Memes seem to break that apathetic visage. People can hide facts or ideas in these memetic images for easy distribution among the populace. They're incredibly easy to reproduce endlessly. What politician wouldn't want a piece of that influential pie? Of course, there's a fine line to be traversed here. When one makes a meme, it can't look like one made a meme. It must feel natural and we must be able to immediately connect to it on an emotional level. Take Dr. Jill Stein's Harambe post for instance. It's too tryhard. Cringy even. The only sharing it will get is the ironic memeing, when the meme becomes a meme because of its terrible status. Perhaps it will enter post-ironic status one day, if people swing around to actually liking it. Time will tell.

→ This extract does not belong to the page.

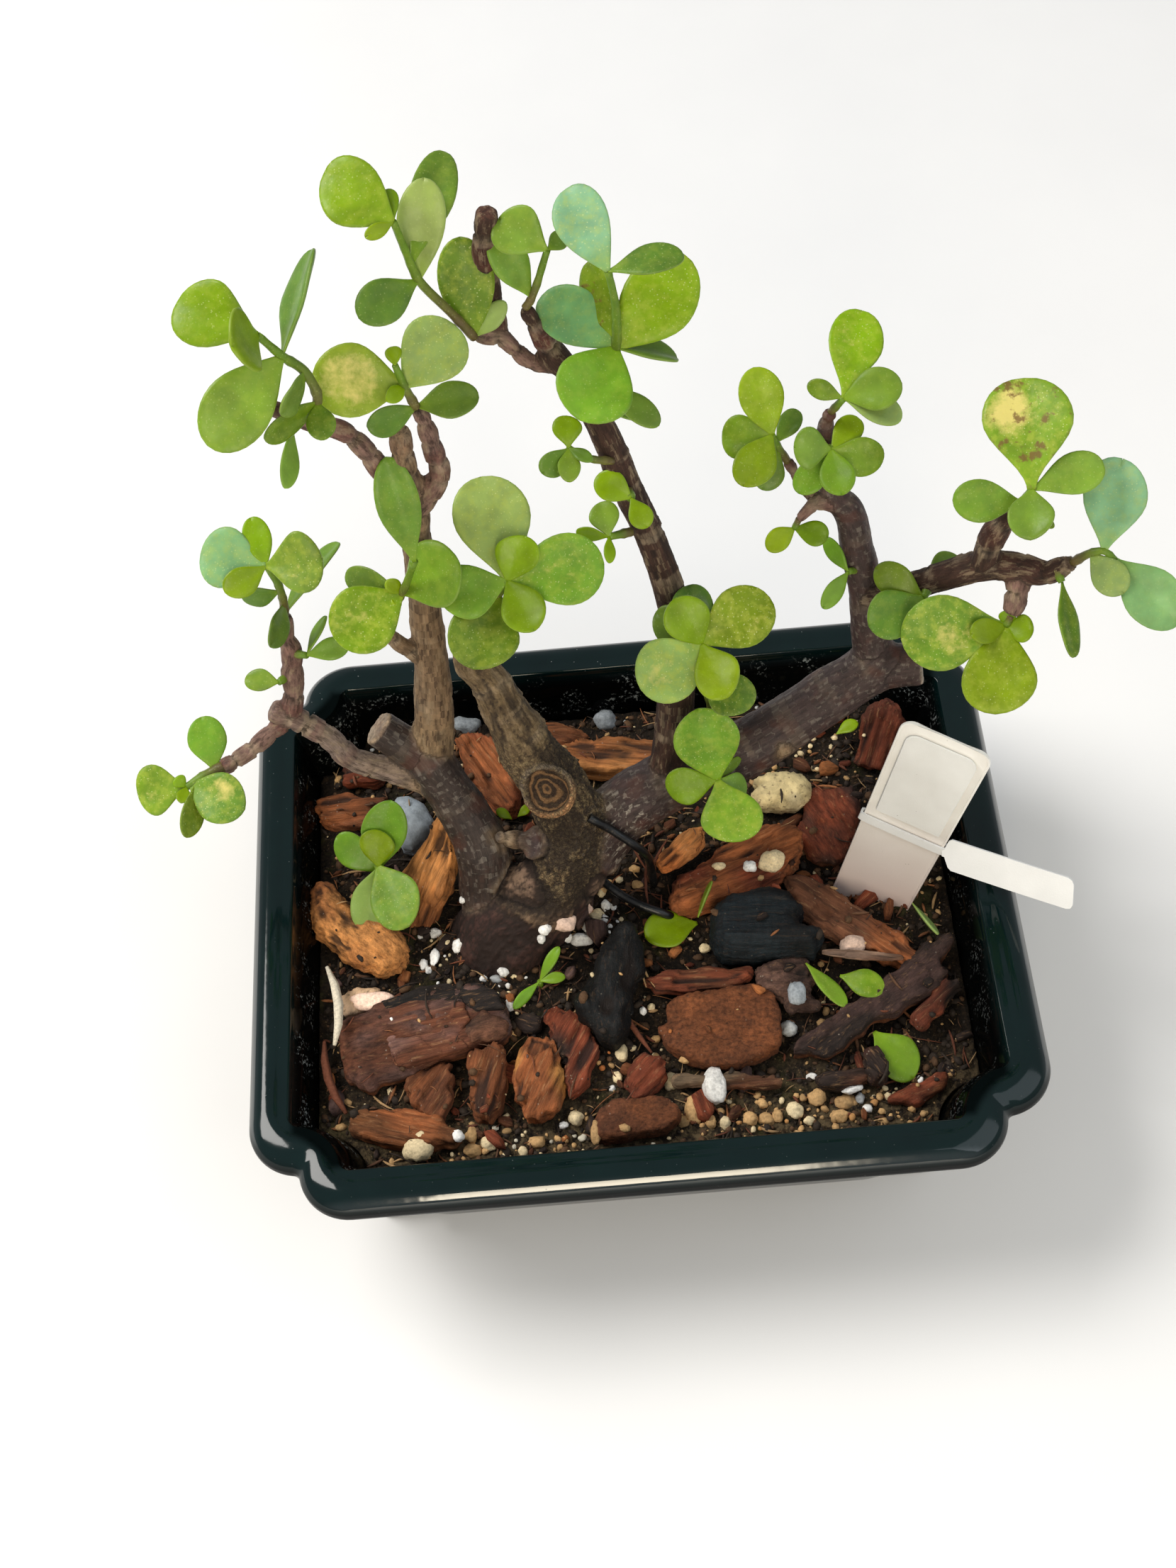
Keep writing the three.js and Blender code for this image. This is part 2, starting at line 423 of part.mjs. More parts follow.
  shoot_from_soil: { colour: BRIGHT,
    stem: [[-64.5, 16.5, 36, 1.1], [-64.5, 16.5, 46, 1.1], [-64.5, 17.5, 53, 0.9]],
    leaves: [[1.5, 80, 30, 19.5, 11.5, -10], [2, 65, 65, 9.5, 9, -25], [2, -115, -25, 16.5, 12.5, 20],
      [1.8, -55, -25, 18, 14.5, -10], [1.5, 140, 20, 14.5, 9, 50]] },
  weed_sprout: { colour: BRIGHT,
    stem: [[-24, -17.5, 36, 0.9], [-24.5, -17.5, 45.5, 0.7]],
    leaves: [[1, 50, 35, 10, 3, -10], [1, -140, -5, 9.5, 3, 35], [1, 5, 10, 6.5, 3, -20]] },
};

function makeSpray({ stem, leaves }, grow) {
  const blades = leaves.map(([at, ...form]) => blade(alongStem(stem, at), form, grow));
  return joined([limb(stem, grow), ...blades]);
}

// A lump along X: rings of five points with torn, uneven edges, then turned and placed.
function lump({ at, yaw, pitch = 0, roll = 0, size, seed, blunt = 0.5 }, grow) {
  const random = randomFrom(seed);
  const [length, width, height] = size.map((side) => side / 2 + grow);
  const euler = new THREE.Euler(rad(roll), rad(-pitch), rad(yaw), 'ZYX');
  const turn = new THREE.Quaternion().setFromEuler(euler);
  const rings = [-1, -0.62, -0.05, 0.55, 1].map((place) => {
    const fullness = 1 - (1 - blunt) * Math.abs(place) ** 3;
    return Array.from({ length: 5 }, (_, i) => {
      const angle = 2 * Math.PI * ((i + 0.25) / 5);
      const uneven = 0.8 + 0.4 * random();
      const y = width * fullness * uneven * Math.cos(angle);
      const z = height * fullness * (0.85 + 0.3 * random()) * Math.sin(angle) * 1.1;
      return v3(length * place * (0.94 + 0.06 * random()), y, z).applyQuaternion(turn).add(v3(...at));
    });
  });
  return toSolid(loft(rings));
}

// Bark chips, charcoal and stones: centre, turn in degrees and size along, across and up.
const BARK = '#8a5a38';
const LUMPS = {
  bark_knobbly: { colour: '#a9774a', at: [-67.5, 0.5, 46], yaw: -48,
    size: [25, 17, 11], seed: 1, blunt: 0.7 },
  bark_spike: { colour: '#9c5f33', at: [-50, 14, 53], yaw: 52, pitch: 42,
    size: [31, 10, 8], seed: 2, blunt: 0.35 },
  bark_back_left: { colour: BARK, at: [-69.5, 38, 44.5], yaw: 0, size: [22, 8, 5], seed: 3 },
  bark_red: { colour: '#8c4527', at: [-33, 48, 46], yaw: -62, size: [26, 12, 8], seed: 4 },
  bark_back: { colour: '#a06a3a', at: [-17.5, 57.5, 45.5], yaw: -14, pitch: 3,
    size: [28, 7.5, 6], seed: 5, blunt: 0.7 },
  bark_back_front: { colour: '#a87644', at: [-2, 47.5, 47], yaw: -14, pitch: 2,
    size: [32, 8.5, 7], seed: 6, blunt: 0.75 },
  bark_orange: { colour: '#b06a34', at: [14, 15, 47], yaw: 41, pitch: 7, size: [16, 6.5, 4.5], seed: 7 },
  bark_large: { colour: '#8a4c2c', at: [28, 9, 45.5], yaw: 20, pitch: 3, size: [38, 13, 9], seed: 8 },
  bark_flat: { colour: '#5f3426', at: [53, 21.5, 44.5], yaw: -67, roll: 10,
    size: [25, 14, 5], seed: 9, blunt: 0.7 },
  bark_upright: { colour: '#6e3423', at: [68.5, 45, 50], yaw: 61, pitch: 52,
    size: [21, 10.5, 5], seed: 10 },
  bark_bar: { colour: '#7a4630', at: [52.5, -9, 45], yaw: -43, size: [42, 7.5, 6], seed: 11, blunt: 0.6 },
  bark_round: { colour: '#6f5038', at: [20, -35, 46], yaw: -2, size: [28, 20, 6], seed: 12, blunt: 0.6 },
  bark_diagonal: { colour: '#3f3029', at: [58, -31, 46], yaw: 34, pitch: 2,
    size: [52, 8, 6], seed: 13, blunt: 0.6 },
  bark_slab: { colour: '#3a2d27', at: [-53.5, -28.5, 46], yaw: 10,
    size: [42, 19, 7], seed: 14, blunt: 0.6 },
  bark_front_left: { colour: '#6b4a35', at: [-56, -53.5, 45], yaw: -19,
    size: [29, 8, 6], seed: 15, blunt: 0.6 },
  bark_amber: { colour: '#a5602f', at: [-25, -44, 45.5], yaw: 65, pitch: 2, size: [23, 10, 6.5], seed: 16 },
  bark_block: { colour: '#6b4632', at: [-3.5, -56, 45.5], yaw: 2,
    size: [22, 9.5, 6], seed: 17, blunt: 0.8 },
  charcoal_ribbed: { colour: '#2a2c2f', at: [32, -9, 48.5], yaw: -6,
    size: [29, 19, 15], seed: 20, blunt: 0.75 },
  charcoal_pointed: { colour: '#26272a', at: [-7.5, -20, 47.5], yaw: -98, pitch: -5,
    size: [32, 17, 13], seed: 21, blunt: 0.4 },
  stone_grey_blue: { colour: '#8d959b', at: [-56, 31, 46.5], yaw: -88,
    size: [18, 11.5, 10], seed: 22, blunt: 0.7 },
  stone_cream: { colour: '#c9b68c', at: [41.5, 31.5, 46], yaw: -4,
    size: [17, 12, 9], seed: 23, blunt: 0.6 },
  stone_cream_small: { colour: '#c9a98a', at: [-70.5, -16.5, 45.5], yaw: 6,
    size: [11, 7, 6], seed: 24, blunt: 0.7 },
  dry_stick: { colour: '#7d5a3c', at: [58, -17, 49.5], yaw: -9, size: [20, 2, 2], seed: 25, blunt: 0.8 },
};
// Smaller chips that lie against a bigger one are one body with it.
const LEANING = {
  bark_slab: [
    { at: [-46.5, -43, 45.5], yaw: 57, size: [17, 8, 6], seed: 30 },
    { at: [-37, -42.5, 46.5], yaw: 71, size: [22, 8.5, 7], seed: 31, blunt: 0.7 },
  ],
  bark_round: [{ at: [15, -22, 45.5], yaw: -4, size: [27, 6.5, 5], seed: 32, blunt: 0.7 }],
  bark_block: [{ at: [1, -48.5, 45], yaw: -5, size: [14, 11, 5], seed: 33, blunt: 0.7 }],
};

function makeLump(name, grow) {
  return joined([LUMPS[name], ...(LEANING[name] ?? [])].map((form) => lump(form, grow)));
}

// Leaves that have dropped on the soil: where the foot of each lies, then its form as in the sprays.
const FALLEN = {
  fallen_leaf_front: { at: [16.1, -4, 44.3], form: [-167, 3, 13.8, 11, 0] },
  fallen_leaf_right: { at: [56, -39.2, 45.2], form: [-56, -6, 14.8, 11.5, 0] },
};

// The anchoring wire: over the root of the right trunk, down into the soil and back to the base.
const WIRE = [[-6, 11.5, 78.5], [-1.5, 9, 77], [2, 8.5, 73.5], [4.5, 9.5, 66], [5.5, 11, 56], [6, 12, 45],
  [8, 8, 36], [9.5, 2, 38], [8, -0.5, 44], [3, 0.5, 47], [-2.5, 2, 48.5], [-7, 5, 50.5]];

// The plant label: a tapered plastic stake, the sticker on it and the strap tag looped round it.
const STAKE = {
  foot: [55.5, -2.5, 26],
  top: [77.5, 8, 99.5],
  footWidth: 18.5,
  topWidth: 23.2,
  across: [0.91, -0.41, 0],
};
const STICKER = { low: 0.62, high: 0.965, margin: 2.4, thickness: 0.6 };
const BAND = { at: 0.565, height: 2.2, wall: 0.6 };
const TAG = { length: 33, height: 8, thickness: 0.7 };

function stakeFrame() {
  const foot = v3(...STAKE.foot);
  const rise = v3(...STAKE.top).sub(foot);
  const up = rise.clone().normalize();
  const across = v3(...STAKE.across).addScaledVector(up, -up.dot(v3(...STAKE.across))).normalize();
  return { foot, rise, across, facing: across.clone().cross(up) };
}

// A plate on the stake's plane between shares `low` and `high` of its height.
function stakePlate(low, high, narrower, near, far, roundTop) {
  const { foot, rise, across, facing } = stakeFrame();
  const shares = roundTop ? [low, high - 0.04, high - 0.012, high] : [low, high];
  const rings = shares.map((share, i) => {
    const width = STAKE.footWidth + (STAKE.topWidth - STAKE.footWidth) * share;
    const corner = roundTop ? [0, 0, 0.9, 3.4][i] : 0;
    const half = width / 2 - narrower - corner;
    const at = (w, d) => foot.clone().addScaledVector(rise, share).addScaledVector(across, w)
      .addScaledVector(facing, d);
    return [at(half, near), at(-half, near), at(-half, far), at(half, far)];
  });
  return toSolid(loft(rings));
}

function makeStake(grow) {
  const half = STAKE_THICKNESS / 2 + grow;
  return stakePlate(0, 1 + (grow && 0.01), -grow, -half, half, true);
}

function makeSticker() {
  const near = STAKE_THICKNESS / 2 + GAP;
  return stakePlate(STICKER.low, STICKER.high, STICKER.margin, near, near + STICKER.thickness, true);
}

function makeTag() {
  const { foot, rise, across, facing } = stakeFrame();
  const share = BAND.height / rise.length() / 2;
  const inner = STAKE_THICKNESS / 2 + GAP;
  const outer = inner + BAND.wall;
  const loop = stakePlate(BAND.at - share, BAND.at + share, -GAP - BAND.wall, -outer, outer, false)
    .subtract(stakePlate(BAND.at - 2 * share, BAND.at + 2 * share, -GAP, -inner, inner, false));
  const reach = v3(0.886, -0.462, 0).normalize();
  const fall = v3(-0.08, -0.62, -0.78).normalize();
  const out = fall.clone().cross(reach).normalize();
  const width = STAKE.footWidth + (STAKE.topWidth - STAKE.footWidth) * BAND.at;
  const corner = foot.clone().addScaledVector(rise, BAND.at).addScaledVector(across, width / 2 + GAP)
    .addScaledVector(facing, inner + 0.3);
  const rings = [[0, 1], [0.3, 1], [1.6, TAG.height / 2], [TAG.length - 2, TAG.height / 2],
    [TAG.length, TAG.height / 2 - 1.4]].map(([along, half]) => {
    const at = (w, d) => corner.clone().addScaledVector(reach, along - 0.2).addScaledVector(fall, w)
      .addScaledVector(out, d);
    const thick = TAG.thickness / 2;
    return [at(-half, -thick), at(-half, thick), at(half, thick), at(half, -thick)];
  });
  return loop.add(toSolid(loft(rings))).subtract(makeStake(GAP / 2));
}

const group = new THREE.Group();
function addPiece(name, solid, color, roughness, metalness = 0) {
  const material = new THREE.MeshStandardMaterial({ color, roughness, metalness });
  const mesh = new THREE.Mesh(toGeometry(solid.simplify(FLATNESS)), material);
  mesh.name = name;
  group.add(mesh);
}

// What is already in place, a little larger, so that each later piece keeps a gap to it.
const taken = [];
const buried = [];

addPiece('pot', makePot(), '#141d1c', 0.18);

const woodWithGap = makeWood(GAP);
addPiece('tree_wood', makeWood(0), '#5d4d44', 0.85);
taken.push(woodWithGap);
buried.push(woodWithGap);

const stakeWithGap = makeStake(GAP);
addPiece('label_stake', makeStake(0), '#d8d2c3', 0.45);
addPiece('label_sticker', makeSticker(), '#dcdad2', 0.5);
addPiece('strap_tag', makeTag(), '#e3e3e0', 0.45);
taken.push(stakeWithGap);
buried.push(stakeWithGap);

const wire = (grow) => limb(WIRE.map((point) => [...point, WIRE_RADIUS]), grow);
addPiece('anchor_wire', mainBody(wire(0).subtract(woodWithGap)), '#101112', 0.35);
taken.push(wire(GAP));
buried.push(wire(GAP));

Object.entries(SPRAYS).forEach(([name, spray]) => {
  addPiece(name, mainBody(carved(makeSpray(spray, 0), taken)), spray.colour, 0.35);
  if (name.includes('soil') || name.startsWith('weed')) {
    taken.push(makeSpray(spray, GAP));
    buried.push(makeSpray(spray, GAP));
  }
});

taken.push(makeSoil(GAP));
Object.entries(LUMPS).forEach(([name, { colour }]) => {
  addPiece(name, mainBody(carved(makeLump(name, 0), taken)), colour, 0.9);
  taken.push(makeLump(name, GAP));
});

Object.entries(FALLEN).forEach(([name, { at, form }]) => {
  addPiece(name, mainBody(carved(blade(v3(...at), form, 0), taken)), GREEN, 0.4);
});

addPiece('soil', mainBody(carved(makeSoil(0), buried)), '#2d211b', 0.98);

// The origin goes to the middle of the bottom of the part's box.
const box = new THREE.Box3().setFromObject(group);
group.position.set(-(box.min.x + box.max.x) / 2, -(box.min.y + box.max.y) / 2, -box.min.z);

export default group;
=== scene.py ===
import itertools
import math
import random

import bmesh
import bpy
import numpy as np
from mathutils import Matrix, Vector
from mathutils.bvhtree import BVHTree


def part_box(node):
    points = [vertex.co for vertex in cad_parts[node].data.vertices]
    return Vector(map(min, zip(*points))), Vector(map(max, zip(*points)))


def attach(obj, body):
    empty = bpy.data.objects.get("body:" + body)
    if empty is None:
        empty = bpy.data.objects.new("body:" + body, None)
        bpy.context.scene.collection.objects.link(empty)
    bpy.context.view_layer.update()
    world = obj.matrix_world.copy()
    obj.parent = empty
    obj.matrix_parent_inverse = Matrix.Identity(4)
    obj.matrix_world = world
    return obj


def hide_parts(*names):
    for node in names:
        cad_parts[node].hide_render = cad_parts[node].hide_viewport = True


# Lengths are millimetres round the middle of the pot, with z = 0 on the table, until to_metres().
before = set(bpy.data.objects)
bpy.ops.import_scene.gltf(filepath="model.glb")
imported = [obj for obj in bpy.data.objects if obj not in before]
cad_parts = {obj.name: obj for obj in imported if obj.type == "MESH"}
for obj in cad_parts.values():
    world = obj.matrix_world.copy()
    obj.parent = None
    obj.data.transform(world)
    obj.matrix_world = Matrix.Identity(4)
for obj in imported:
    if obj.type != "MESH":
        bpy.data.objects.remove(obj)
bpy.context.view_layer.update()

POT_WIDTH, POT_DEPTH, POT_HEIGHT = 190, 159, 58
RIM_WIDTH, NOTCH, CUSP_RADIUS = 10.5, 12, 2.5
FLOOR_TOP, SOIL_TOP = 10, 42
DRAIN_RADIUS, DRAIN_SPACING = 5.5, 70
WOOD_VOXEL, CHIP_VOXEL, THIN_CHIP_VOXEL = 0.62, 0.55, 0.35
LEAF_SEED, LITTER_SEED = 7, 41
RING_GAP, SCAR_UNIT = 1.7, 10
METRE = 1000

pot_low, pot_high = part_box("pot")
POT_CENTRE = np.array([(pot_low.x + pot_high.x) / 2, (pot_low.y + pot_high.y) / 2, 0])


def to_metres(points):
    return np.asarray(points, float) / METRE + POT_CENTRE


def linear(red, green, blue):
    """A display colour of 0 to 255 as linear light."""
    shares = np.array([red, green, blue], float) / 255
    return np.where(shares <= 0.04045, shares / 12.92, ((shares + 0.055) / 1.055) ** 2.4)


def unit(vectors):
    return vectors / np.maximum(np.linalg.norm(vectors, axis=-1, keepdims=True), 1e-9)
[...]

But now, here's a task for you. Push all the other presidential candidates out of your head for a moment. Even Trump. Now, think of a Hillary meme.
It was negative wasn't it?
Yes, despite Hillary spending upwards over a million dollars of money and hiring scores of debt-ridden college millennials to boost her internet popularity. Somehow it's not working. The only meme I can immediately recall from Hillary is her now infamous "delete your account" tweet directed towards Donald Trump. It's not really about her, but it was still shared ad nauseam across the internet for days, so I'm going to count it as a meme. I can recall other memes that failed, such as her bizarre "Trump Yourself" campaign. I do hope they didn't spend too much money on that one.
So why can't Hillary reach the younger populace? And we're not talking about policies here or even her character. Many other people are arguing about those and they seem to be stuck going around in circles over who is the most evil. No, I believe Hillary's problem is that she cannot effectively craft memes. She doesn't seem to be able to hire meme craftsmiths to do her work for her either, which would be acceptable. So how are we supposed to connect to her if she can't portray herself as one of us? Even Dr. Stein in her delightfully grandmotherly way is getting in on the meme game. Humor is a very effective tool to reach a populace, but it seems to be one Hillary largely shirks. Perhaps she doesn't think she needs the youngsters' votes, which may be true. I'm not a politician or a pundit of any sort, so who knows? The Mainstream Media does tell me she has the election in the bag, so in the end perhaps it's moot.
But still, wouldn't it be great to have humorous Hillary memes to go with our mountain of Trump memes?